Il lavoro non può attendere

Nelle località balneari la fine di una stagione non rappresenta solo un passaggio di calendario ma la chiusura di un ciclo e l’inizio, seppure sornione al principio, di quello che verrà.  Si fanno i bilanci e si comincia a pensare come affrontare il prossimo. Un periodo giusto per ragionare sugli esiti, ma anche sulle criticità. Del turismo, che rappresenta una parte importante dell’economia locale, ma anche di tutto il resto.

Un breve riepilogo della situazione può aiutare a mettere a fuoco i temi più importanti che dovrebbero indirizzare l’agenda del prossimo autunno-inverno.

A fine 2012,  i senza lavoro in provincia di Rimini erano quindici mila, quasi il doppio di cinque anni prima, con un tasso di disoccupazione generale che è il più alto dell’Emilia Romagna.  I giovani e le donne, con dati ancora peggiori, sono i più penalizzati. Aggiungendo a questi numeri i lavoratori in mobilità, che rischiano seriamente di perdere il posto, si arriva a un totale di  circa ventimila persone senza lavoro. Ma non è tutto, perché in questo conteggio, un po’ freddo ma dietro ci sono persone, non rientrano gli scoraggiati, cioè i tanti che il lavoro hanno smesso di cercarlo, perché non credono più di trovarlo e  le statistiche non li rilevano. La stagione turistica da sempre rappresenta una opportunità, ma quest’anno ci sono stati oltre tre mila avviati al lavoro in meno.  Intanto, per chiudere il cerchio, le ore autorizzate di cassa integrazione sono aumentate, nei primi nove mesi dell’anno, del  tredici per cento, sullo stesso periodo dell’anno prima.

Tutto questo avviene nel bel mezzo, non solo di una delle crisi più profonde del dopo guerra ma, di un cambiamento importante del tessuto produttivo locale, dove il manifatturiero, pur continuando a detenere  una quota importante delle attività e dell’offerta di lavoro, perde peso e rappresentatività, sostituito da altre imprese, ma non in modo adeguato.

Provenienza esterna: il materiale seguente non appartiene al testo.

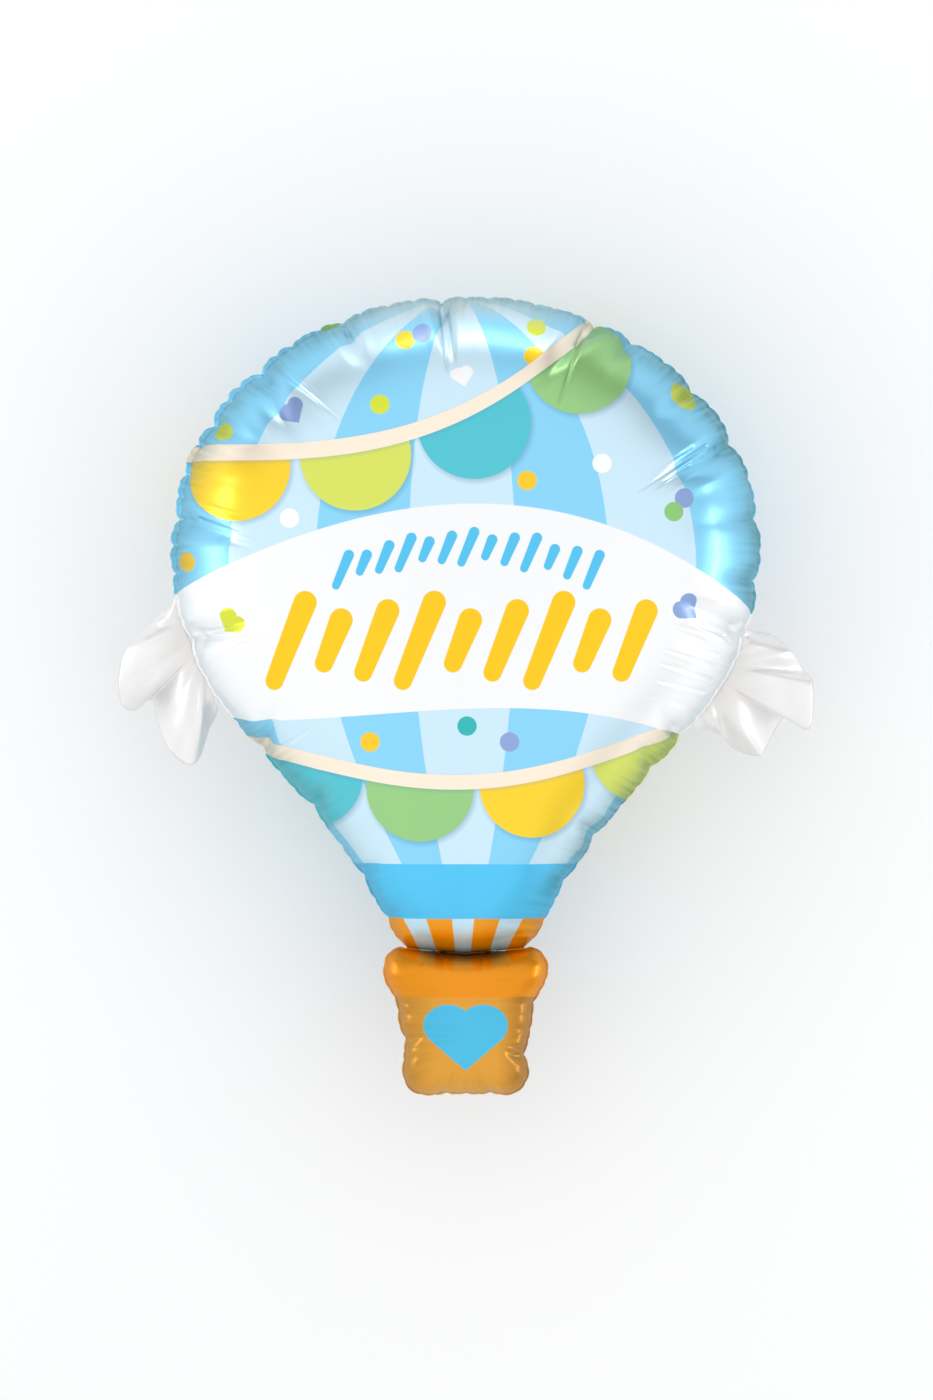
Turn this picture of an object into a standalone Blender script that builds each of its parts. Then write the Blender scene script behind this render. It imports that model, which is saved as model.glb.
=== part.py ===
"""An inflated foil balloon in the shape of a hot air balloon, lying on its back.

The foil is one sealed skin: a big round-topped envelope that narrows to a pinched neck, and a small
basket below it. A white pleated tail is sealed to the seam on each side. The printed front looks up
(+Z), the crown points to +Y and the basket to -Y. All sizes are in metres.
"""

import math

import bmesh
import bpy
import numpy as np

# Envelope, measured along Y from the neck and across X from the centre line.
ENVELOPE_HALF_WIDTH = 0.384
ENVELOPE_LENGTH = 0.865
DOME_LENGTH = 0.3235
NECK_HALF_WIDTH = 0.077
FLANK_UPPER_PULL = 0.249
FLANK_LOWER_PULL = (0.126, 0.284)
ENVELOPE_THICKNESS = 0.420
DOME_ROUNDNESS = 2.7
FLANK_SPOKE_SLOPE = 0.75
SPINE_TOP = 0.697
SPINE_BOTTOM = 0.060
SPINE_BLEND = 0.16
SPOKE_SPREAD = 0.04

# Basket, measured along Y from its bottom edge.
BASKET_LENGTH = 0.1855
BASKET_HALF_WIDTH = 0.080
RIM_HALF_WIDTH = 0.101
RIM_LENGTH = 0.062
BASKET_THICKNESS = 0.096
RIM_THICKNESS = 0.106
BASKET_ROUNDNESS = 2.3

# The sealed neck: two short gas channels cross a flat weld that curves up at its ends.
NECK_THICKNESS = 0.009
NECK_RISE = 0.006
CHANNEL_OFFSET = 0.036
CHANNEL_HALF_WIDTH = 0.009
CHANNEL_HEIGHT = 0.016

# The flat welded margin round the seam, and the flat spot that the balloon rests on.
SEAM_MARGIN = 0.007
SEAM_THICKNESS = 0.0014
REST_FLATTENING = 0.004

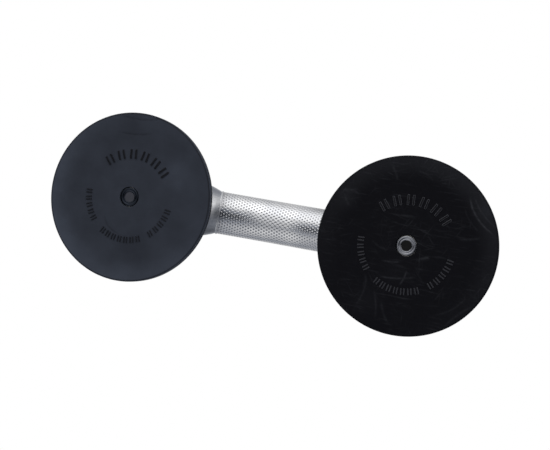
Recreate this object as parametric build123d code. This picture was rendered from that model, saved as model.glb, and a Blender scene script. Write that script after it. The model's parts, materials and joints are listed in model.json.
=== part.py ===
from build123d import *
from math import asin, cos, degrees, pi, radians, sin
import os

os.makedirs("parts", exist_ok=True)

# Two-cup hand lifter for glass.  Millimetres, +Z up.
# The origin is midway between the cups, in the plane the rubber pads seal on.
# +X runs along the handle.  Each cup is drawn on its own axis with its lever
# folding towards +X, then moved out; the far cup is the same cup turned round.

# ---- driving dimensions --------------------------------------------------
CUP_SPACING = 195.0          # between the two cup axes
LIFT = 5.0                   # how far a folded lever draws the pad centre up
FOLD = 90.0                  # lever travel, degrees
RUNNING = 0.05               # radial clearance of a running fit

PAD_R = 59.0
PAD_THICK = 5.8
PAD_WEB = 4.5                # rubber under the backing plate
PAD_RECESS = 0.5             # middle of the underside stands clear of the glass
PAD_RECESS_R = 37.0
PAD_HOLE_R = 6.9

PLATE_R = 34.0
PLATE_THICK = 2.0

STUD_R = 6.0
STUD_RING_R = 6.55
STUD_END_Z = 1.3             # ringed end, sunk in the pad's hole
PLUG_R = 3.5
PLUG_DEPTH = 6.0
PIN_Z = 42.0                 # lever pivot height with the lever upright

SEAT_THICK = 1.0
SEAT_R = 11.5
SPRING_R = 9.0
SPRING_WIRE_R = 0.7
SPRING_TURNS = 3.5

BELL_R = 54.5
BELL_LIP_Z = 11.0            # top of the straight lip
BELL_WALL = 3.2
BOSS_R = 17.0
BOSS_BOTTOM_Z = 20.0
BOSS_TOP_Z = 30.0
BOSS_CORE_R = 13.0
RIBS = 8
RIB_THICK = 2.4
RIB_BOTTOM_Z = 13.0

WEAR_R = 15.0
WEAR_THICK = 1.2

GRIP_HALF = 44.6             # half length of the grip, beads included
GRIP_MID_Z = 50.0            # centre of the grip at mid length
GRIP_ARCH_R = 166.0
GRIP_HALF_WIDTH = 14.9
GRIP_HALF_HEIGHT = 12.3
BEAD_PROUD = 0.8
BEAD_LENGTH = 1.2
FOOT_FILLET = 4.5            # where a shoulder meets its bell

PIN_R = 3.0
FORK_HALF = 13.0             # outer faces of the lever's fork
FORK_GAP = 6.4               # inner faces of the fork
FORK_ROOT = 9.5              # depth of the fork's slot beyond the pin
LEVER_TIP = 52.0
LEVER_PALM_HALF = 15.0
LEVER_SKIN = 3.4

CLIP_THICK = 0.8
CLIP_OUTER_R = 5.2
CLIP_GROOVE_R = 2.3
PIN_END = 1.6                # pin beyond each clip's outer face

# ---- derived dimensions --------------------------------------------------
CUP_X = CUP_SPACING / 2
CAM_RATE = LIFT / radians(FOLD)                      # lift per radian of fold
WEAR_TOP_Z = BOSS_TOP_Z + WEAR_THICK
CAM_START = PIN_Z - WEAR_TOP_Z - RUNNING             # pin to wear plate, upright
CAM_END = CAM_START + LIFT
PLATE_TOP_Z = PAD_WEB + PLATE_THICK
SEAT_TOP_Z = PLATE_TOP_Z + SEAT_THICK
SLOPE = degrees(asin(GRIP_HALF / GRIP_ARCH_R))       # handle's slope at its ends
ARCH_CENTRE_Z = GRIP_MID_Z - GRIP_ARCH_R
BOTH_SIDES = (("left", -1), ("right", 1))


def turned(points_face):
    """Solid of revolution about Z from a face drawn in the XZ plane."""
    return revolve(points_face, Axis.Z)


def at_cup(shape, side):
    """Move a shape from the cup's own frame to the cup on that side."""
    turn = 0 if side > 0 else 180
    return Pos(side * CUP_X, 0, 0) * Rot(0, 0, turn) * shape


def cylinder_between(radius, low, high):
    return Pos(0, 0, low) * extrude(Circle(radius), high - low)


# ---- rubber pad and the parts that lift it -------------------------------
def pad():
    edge = 0.8
    outline = Polyline(
        (PAD_HOLE_R, PAD_RECESS),
        (PAD_RECESS_R - 2, PAD_RECESS),
        (PAD_RECESS_R, 0),
        (PAD_R - edge, 0),
        (PAD_R, edge),
        (PAD_R, PAD_THICK - edge),
        (PAD_R - edge, PAD_THICK),
        (PLATE_R + 0.2, PAD_THICK),
        (PLATE_R + 0.2, PAD_WEB),
        (PAD_HOLE_R, PAD_WEB),
        close=True,
    )
    return turned(make_face(Plane.XZ * outline))


def pad_plate():
    disc = cylinder_between(PLATE_R, PAD_WEB, PLATE_TOP_Z)
    holes = Part() + PolarLocations(PLATE_R * 0.7, 6) * extrude(Circle(3.0), 20)
    return disc - cylinder_between(STUD_R, 0, 20) - holes


def stud():
    ring_low = STUD_END_Z
    edge = 0.3
    groove_inner = PLUG_R + 0.9
    groove_outer = groove_inner + 0.9
    groove_deep = 0.5
    outline = Polyline(
        (0, ring_low + PLUG_DEPTH),
        (PLUG_R, ring_low + PLUG_DEPTH),
        (PLUG_R, ring_low),
        (groove_inner, ring_low),
        (groove_inner, ring_low + groove_deep),
        (groove_outer, ring_low + groove_deep),
        (groove_outer, ring_low),
        (STUD_RING_R - edge, ring_low),
        (STUD_RING_R, ring_low + edge),
        (STUD_RING_R, PAD_WEB),
        (STUD_R, PAD_WEB),
        (STUD_R, PIN_Z),
    )
    crown = ThreePointArc(
        (STUD_R, PIN_Z),
        (STUD_R * cos(pi / 4), PIN_Z + STUD_R * sin(pi / 4)),
        (0, PIN_Z + STUD_R),
    )
    axis_line = Line((0, PIN_Z + STUD_R), (0, ring_low + PLUG_DEPTH))
    edges = outline.edges() + [crown, axis_line]
    body = turned(make_face([Plane.XZ * edge for edge in edges]))
    eye = Pos(0, 0, PIN_Z) * Rot(90, 0, 0) * Cylinder(PIN_R + RUNNING, 4 * STUD_R)
    return body - eye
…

Per riassorbire in tempi ragionevolmente brevi, perché il tempo per chi è senza lavoro non è una variabile secondaria (si mangia tutti i giorni), una massa così consistente di disoccupati non è però sufficiente  sperare nelle forze di mercato, perché potrebbero non arrivare o non agire nella direzione sperata. Ci vuole una politica, un indirizzo, scegliere delle linee di intervento, dare delle priorità, tanto più necessarie quando le risorse da investire sono scarse.

Il lavoro lo creano le imprese, vecchie e nuove, di tutti i settori. Le buone  imprese vanno sostenute in tutto ciò che è possibile perché possano crescere, innovare, internazionalizzarsi, competere e creare buone occasioni di lavoro. I risicati numeri delle start up riminesi, che tante volte rappresentano buone opportunità per giovani intraprendenti, dove siamo ultimi in Regione, ci dicono che non stiamo procedendo nella direzione giusta.

Non ci mancano le imprese che possono testimoniare buone pratiche, ma spesso vivono troppo in isolamento, anche per responsabilità della dirigenza privata e pubblica locale.  Si discute molto, in questi giorni, del destino dell’Aeroporto di Rimini, ma nessuno si è fatto la domanda se può essere utile, oltre che al turismo, anche alle nostre imprese che esportano e intrattengono relazioni con l’estero, obbligate a fare la spola con Bologna per ricevere e accompagnare i loro visitatori. Fare squadra vuol dire anche questo, guardarsi intorno, aggregare, procedere insieme quando possibile.

In conclusione, questo territorio manca di una politica economica per lo sviluppo, di conseguenze di un centro di gravitazione deputato e discutere, ma anche a prendere decisioni. La sua assenza rappresenta un forte ostacolo alla costruzione del futuro.